Epting is a man of full intention in every endeavor, a set designer and historian in many ways. At The Hill, he has crafted a space that honors the abundance of the South—from the region’s handmade furniture and art that fill the houses to native fruit trees and a seasonal garden that dot the land. Even the structures themselves were collected from different Southern states and restored. The people that move out to The Hill appreciate dirt roads, and Epting is very protective of that.

He’s creating a living museum, although he wouldn’t want you to call it that. Nothing lingers on a shelf collecting dust. Each room has a sense of place, both in history and in the present. He uses the collection of artifacts and antiques that decorate his historical home to preserve an old way of life and to share it with a modern age.
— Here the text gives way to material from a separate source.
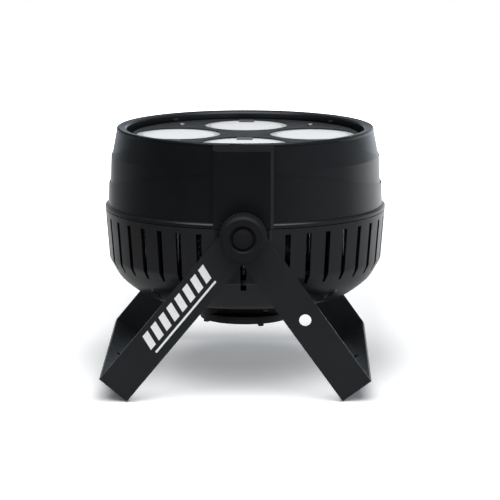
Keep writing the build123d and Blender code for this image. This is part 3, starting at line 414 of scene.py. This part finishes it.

As lunchtime approaches, Epting heats a cast iron pan on the stove, grinds a few pepper pods with a pestle and gingerly turns a piece of battered steak with a hand-carved wood-handled fork and knife.

“It gives me great pleasure to turn the meat with that fork. It’s got a little style to it. It’s got a story to it,” he says. “I don’t know if it tastes any better, but it just feels good.”

Polished sterling silver and fine china are for everyday use in this home. This breathes new life into them. So do the people who come to share in Epting’s own personal Eden.

“When [these homes were] built, it was a lonely time. We weren’t industrialized, we weren’t up north, we weren’t cities,” Epting says as he removes his worn gardener’s hat. “You know, in the South we were rural. Plantation to plantation or just farm to farm was a long ways away, so when people came, you had to feed them.”

Epting treasures the opportunity to bring people into his realm whom he would otherwise never meet. He never holds back when given the chance to share his life and resources with a passerby rumbling up the drive or with a bride and her groom on the day that means the most. He indulges in the chance for conversation and the ability to feed.  

“No one wants to live exactly how I live,” Epting says. “It’s cold in [this house], and the smoke does get in, and the wind does blow through the place. No one wants to live that way all the time, but they love to experience that just for just a little while.”